Pay attention to the cautionary note about when “and” really does represent a conjunction of two propositions and when it does not. For instance, when we say “Serena and Venus are playing each other,” we don’t mean the “and” in that sentence to indicate a conjunction. Otherwise we would be interpreting the sentence as “Serena is playing each other, and Venus is playing each other,” which doesn’t make sense. So, this is the real reason we use “&” instead of “and” to symbolize conjunction: “and” in English doesn’t always mean a conjunction!
Disjunction (pages 150 and 160)
Now that you know what we’re up to, describing the other truth-value connectives is rather easy. “Disjunction” is the connective we call “or.” How do we determine the truth value for a disjunction of propositions, e.g., “John will
win or Harry will win”?
The only time a disjunctive proposition is false is when both disjuncts are false.
On page 150 you have the truth table of both inclusive and exclusive or. In this course, we’ll be mostly discussing inclusive or, which is symbolized ∨.
Negation (pages 150–152)
My students understand negation very well. Many have used it in a tease: “Hey, Jack, I hear that you passed the logic test … NOT!” The “not” is negation.
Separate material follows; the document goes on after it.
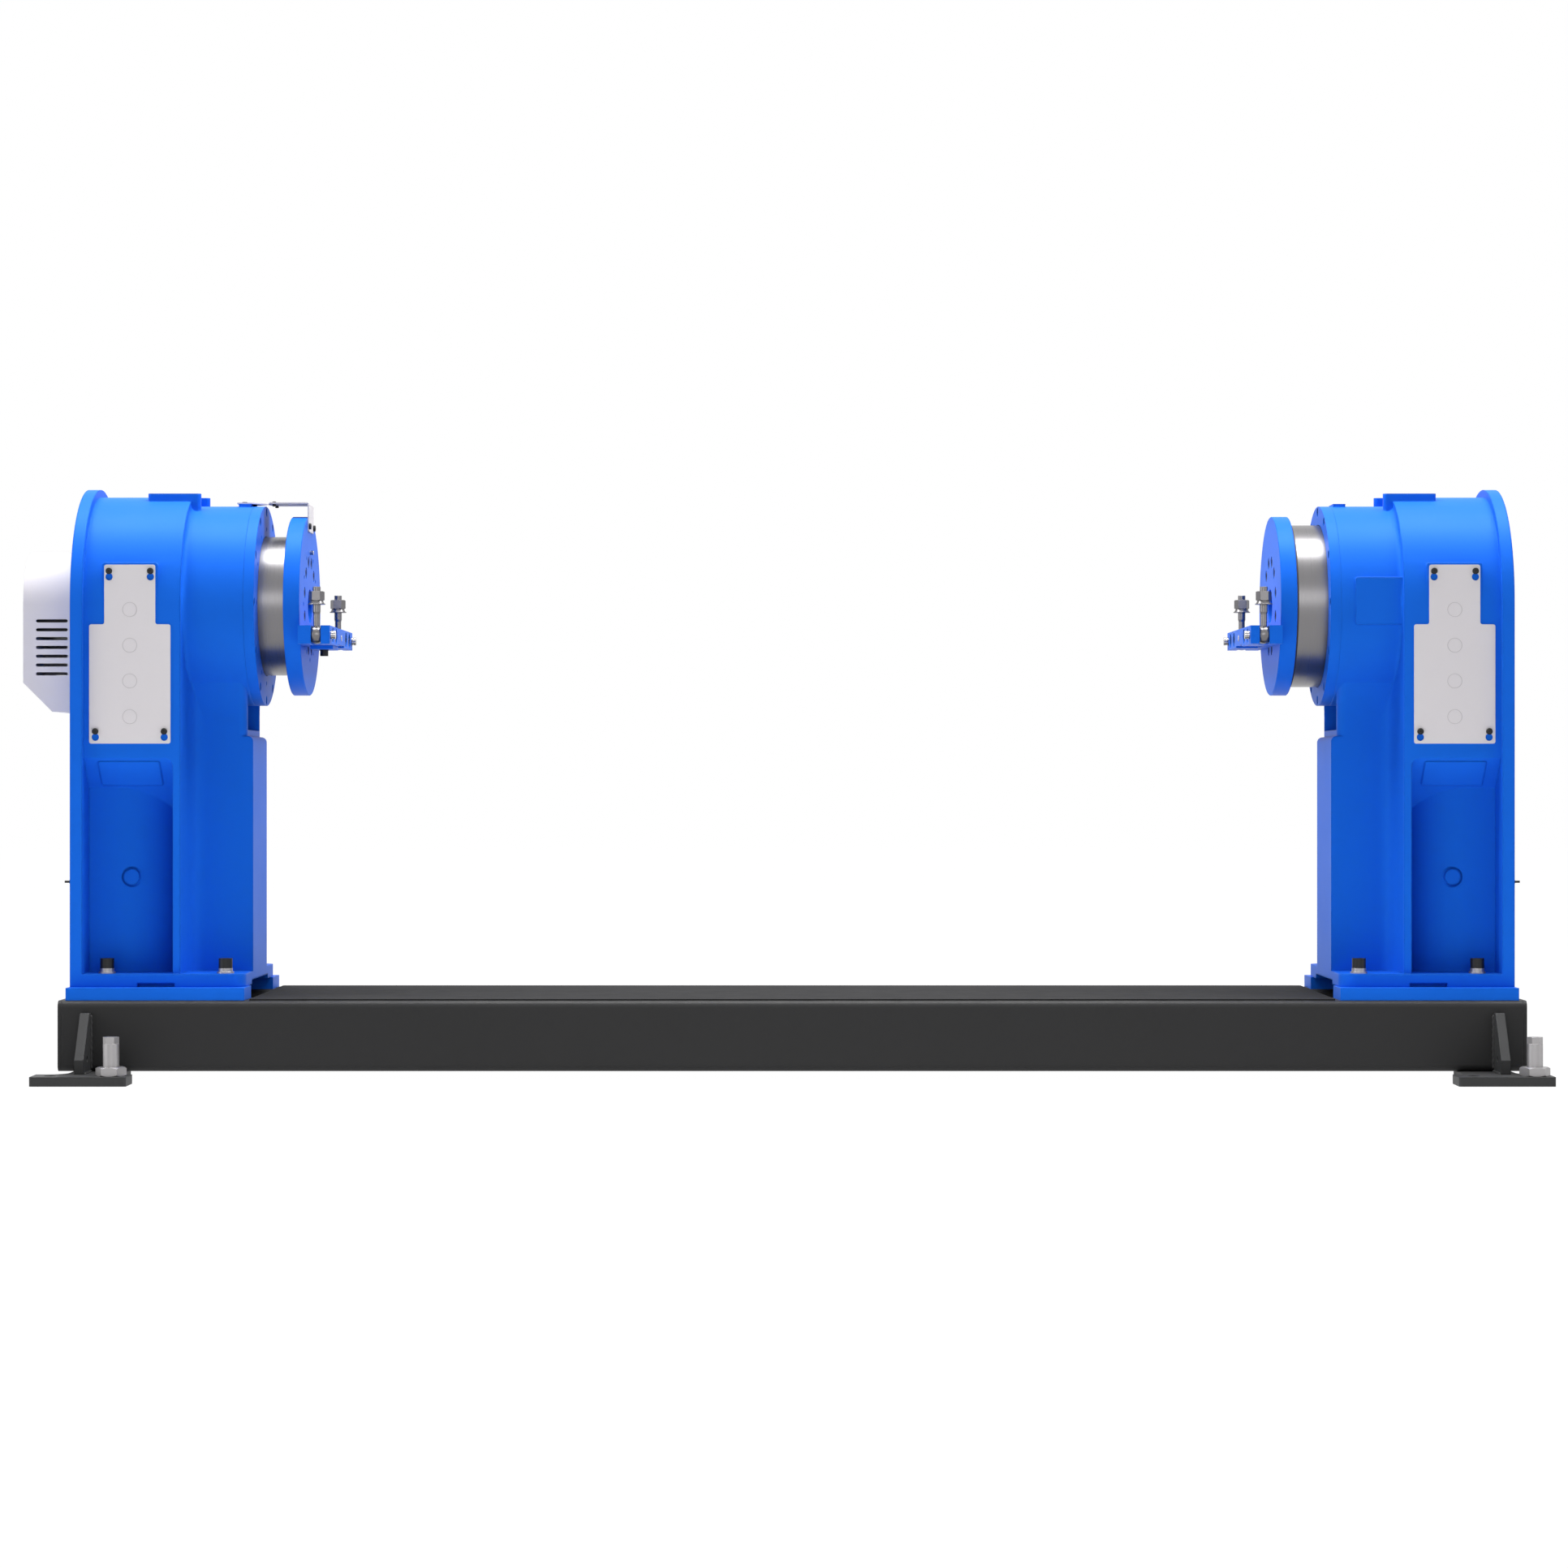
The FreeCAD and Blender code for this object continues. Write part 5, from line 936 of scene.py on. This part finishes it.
@dataclass
class FloorBeam:
    """The beam's tubes, deck, feet, gussets, levelling screws and weld beads."""

    centre_x: float = 0.040
    half_width: float = 0.310
    foot_top: float = 0.020
    gusset_top: float = 0.143
    gusset_sides: tuple[float, float] = (1.517, 1.537)
    gusset_reach: float = 0.080
    finishes: dict[str, Finish] = field(default_factory=lambda: {
        "beam_tube_front": BEAM_BLACK, "beam_tube_rear": BEAM_BLACK, "beam_end_caps": BEAM_BLACK,
        "beam_cross_members": BEAM_BLACK, "deck_cover": DECK_BLACK, "foot_plates": FOOT_BLACK,
        "foot_gussets": FOOT_BLACK, "levelling_screws": PLATED_STEEL, "levelling_lock_nuts": PLATED_STEEL,
        "sole_strips": MACHINED_BLUE, "hold_down_screws": BLACK_OXIDE, "hold_down_washers": PLATED_STEEL,
    })

    def build(self) -> None:
        """Dress the beam's nodes and add what the frame leaves out."""
        Bench.dress_nodes(self.finishes)
        self.weld_gussets()

    def weld_gussets(self) -> None:
        """Lay weld beads along both sides of each gusset, on the beam and on the foot plate."""
        beads = []
        bead = WeldBead()
        low = self.foot_top
        for end in End:
            for from_centre in self.gusset_sides:
                x = self.centre_x - end.value * from_centre
                for side in Side:
                    y = side.value * self.half_width
                    far = y + side.value * self.gusset_reach
                    label = f"weld_{end.word}_{side.word}_{len(beads)}"
                    beads.append(bead.build(label, (x, y, low + bead.leg), (x, y, self.gusset_top)))
                    beads.append(bead.build(label + "_foot", (x, y, low), (x, far, low)))
        piece = Bench.join(beads, "gusset_welds")
        Bench.fit(piece, "frame", FOOT_BLACK, "dark_paint")
        LOG.info("laid %d weld beads", len(beads))


# The two stands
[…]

It means that whatever the proposition’s value is (true or false), the negation flips it. So, if the proposition is true, a negation (symbolized “~”) makes it false. If the proposition is false, a negation makes it true.
The truth table for negation is on page 151.
Conditionals (pages 162–165)
We’ve seen conditionals before, in the “if … then… ” statements discussed in an earlier lesson. How do we determine the truth value of conditionals (symbolized with a sideways horseshoe, page 164)? Well, there’s controversy here, as the authors can attest. The authors go through a very nice discussion of how logicians have derived the conventional truth table for conditional. But this is too advanced for beginner logicians. So the description is optional. What is important is that you know that a conditional is true except in cases in which the antecedent (remember that word defined in an earlier lesson?) is true and the consequent false. See the top of
Maybe this joke will clear things up:
Daniel was a teenager about to go on his first date. Naturally, he was nervous and decided to consult his older (and wiser) brother, David, about what to do. Daniel was especially worried about how to break the initial silence and ease into the date.
David’s reply was “That’s easy. There are three topics of conversation that are sure to break the ice: food, family, and philosophy. Don’t forget to use them, and you’ll be fine.”
“Okay, I’ll remember that,” said Daniel (repeating to himself to set it in his memory) “Food, family, and philosophy.”
The next day, Daniel and his date were sitting opposite one another in a booth at the local ice cream parlor. The date was slurping an ice cream soda and not at all paying attention to Daniel. Daniel was sweating profusely; this is exactly the situation he feared. Then, Daniel remembered his brother’s advice about breaking the ice. Daniel blurted out with forced confidence, “Hey, do you like pizza?”
“No,” sneered his date, without even looking up from her soda.
Discouraged but not defeated, Daniel wiped the sweat off his brow, reasserted some self-confidence, and belted out, “Hey, do you have a brother?”
To this, his date looked up at him with a face of indifference and asserted “No” before going back to slurp her soda. Daniel was in agony. He searched his memory for his brother’s last “sure-fire ice-breaker.” Finally, it came to him—philosophy:
“Hey, if you had a brother, would he like pizza?”